Material provided:
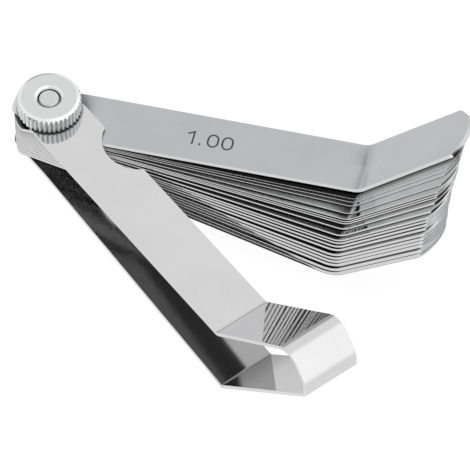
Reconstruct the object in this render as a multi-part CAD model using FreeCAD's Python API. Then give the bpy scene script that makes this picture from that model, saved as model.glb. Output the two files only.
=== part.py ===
import FreeCAD, Part
import math
import os

# Curved feeler gauge: twenty bent steel leaves that fan out of a folded spring steel case.
# The leaves turn on one threaded stud, and a knurled thumb nut clamps them between the case's legs.
# Millimetres and degrees. The stud's axis is Z, with the nut on top, and X runs along the case to its nose.
# The origin is the centre of the flat underside of the stud's head.

Vector = FreeCAD.Vector
axis_z = Vector(0, 0, 1)

# Stud and thumb nut
stud_diameter = 5.0
stud_recess = 0.4
stud_end_chamfer = 0.4
head_diameter = 10.0
head_height = 3.0
head_chamfer = 0.5
nut_diameter = 14.5
nut_height = 4.3
nut_top_bevel = 1.0
nut_bevel_step = 0.3
nut_chamfer = 0.35
knurl_count = 40
knurl_depth = 0.4
countersink_width = 0.65
countersink_depth = 0.6
running_clearance = 0.06
nut_clearance = 0.02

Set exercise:
Copy all of the data exactly.

Response to the exercise:
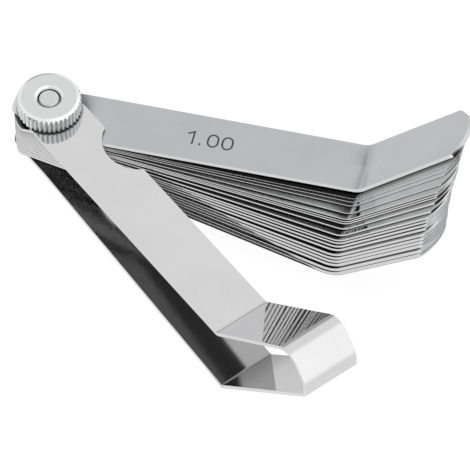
Reconstruct the object in this render as a multi-part CAD model using FreeCAD's Python API. Then give the bpy scene script that makes this picture from that model, saved as model.glb. Output the two files only.
=== part.py ===
import FreeCAD, Part
import math
import os

# Curved feeler gauge: twenty bent steel leaves that fan out of a folded spring steel case.
# The leaves turn on one threaded stud, and a knurled thumb nut clamps them between the case's legs.
# Millimetres and degrees. The stud's axis is Z, with the nut on top, and X runs along the case to its nose.
# The origin is the centre of the flat underside of the stud's head.

Vector = FreeCAD.Vector
axis_z = Vector(0, 0, 1)

# Stud and thumb nut
stud_diameter = 5.0
stud_recess = 0.4
stud_end_chamfer = 0.4
head_diameter = 10.0
head_height = 3.0
head_chamfer = 0.5
nut_diameter = 14.5
nut_height = 4.3
nut_top_bevel = 1.0
nut_bevel_step = 0.3
nut_chamfer = 0.35
knurl_count = 40
knurl_depth = 0.4
countersink_width = 0.65
countersink_depth = 0.6
running_clearance = 0.06
nut_clearance = 0.02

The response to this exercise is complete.